The data modem on board is connected to a gps and every time I check into the winlink system it updates my position and can be called up by anyone on the internet. Email's sent from your boat go to the internet just like normal.

Here are some links for more info.
http://www.geocities.com/jvandrey/flicka_ssb.html
http://winlink.org/
http://www.scs-ptc.com/
http://www.mmsn.org/
http://www.sailmail.com/grounds.htm

As for costs, you can find a good used ssb radio for around $750. The data modem, an SCS PTCIIe, costs around $650 A good automatic antenna tuner for around $250 A pair of back stay insulators for your antenna setup and your done!

Not only can you talk all over the globe, but you can download weather charts, receive wefax, navtex, and satellite wx pictures. Since the Icom radio covers all frequencies you can listen to AM, short-wave, and marine bands too. No need for a separate SW radio.

Bear in mind that this equipment holds its value for ever and it's worth the investment.


Date: January 22, 2003
From: Wolfgang Harms Wolfgang@pioneer-research.com

I have good reception and transmission on my 43 ketch. A 2-inch copper tape runs in the bilge along the whole length of the boat as ground. It is connected with the engine although it "should not". I have a Dynaplate outside the hull to which the copper ground is connected. That I have been told is essential. You must have a good ground.

I am using a main stay that runs aft like yours as the antenna with two isolators. All parts are available in the boating catalogs or at a marine electronics distributor.

I am not an expert on electrolysis with your engines.


Date: January 26, 2003
From: Fred Altmann altmann@012.net.il

Hello Kurt,
I never answered your query. It went by the wayside. So here come my pearls of wisdom.

You are forced to use a longwire omnidirectional antenna in a sailing boat. No choice, any direction sensitive antenna would be non functional. Because one cannot keep direction, except in a quiet harbor.

The longwire antenna is obtained by coupling the transmitter/receiver via a complicated changeable impedance matching filter to one of the stays. You can connect it to the port or starboard stay. In my yacht I do not use a isolator in the backstay, so all stays are connected via the mast. It gives excellent connections. If you did not get the large Kenwood box to connect to a longwire, you should go and get it, in my opinion. It contains lots of relays that do the impedance matching, so it is powered by 12 V. It is positioned close to the stay, so you have to lead power there. You enter with the Kenwood antenna and exit to the stay.

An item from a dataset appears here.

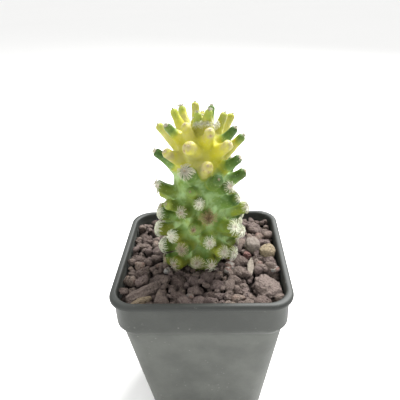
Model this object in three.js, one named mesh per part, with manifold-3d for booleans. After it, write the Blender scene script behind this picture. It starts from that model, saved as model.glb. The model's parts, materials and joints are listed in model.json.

Earthing is the whole story for SSB at sea. You have to have a good earth and that is going to give a problem with your engine as you said. I do not understand why though. The proper way is to have all metal parts connected by an earth wire; this was done by Endeavour in my case. And you have to have a good water earth via a Dynaplate. This is a heavy job. One has to drill 2 holes (and no sailor likes to drill holes in his beloved vessel), in your case I recommend a Dynaplate in each hull, if your hulls are lifted with fast sailing. If you do not foresee this, mount the Dynaplate underneath one hull. We make a difference between battery ground and signal ground. They should come together at one point at the Dynaplate/groundplate according to theory. People have differences of opinion about this because of lightning strikes, that theoretically might blow a hole through the hull. I removed the battery ground because of this point. I would start out with connection of the signal ground, using heavy braided wire. You should use copper braided wire, but put a sleeve around it against oxidation.

Well, if you don't like drilling holes there is a second way and that is a sheet of Aluminum on the floor, for example 100x50 cm. This will be close to the water and act as groundplate for the high frequencies (7-21Mhz) involved. I have not tried this but a friend of mine uses this with good results.

I cannot show you my install or look at your install; I am very far away, at the end of the Med.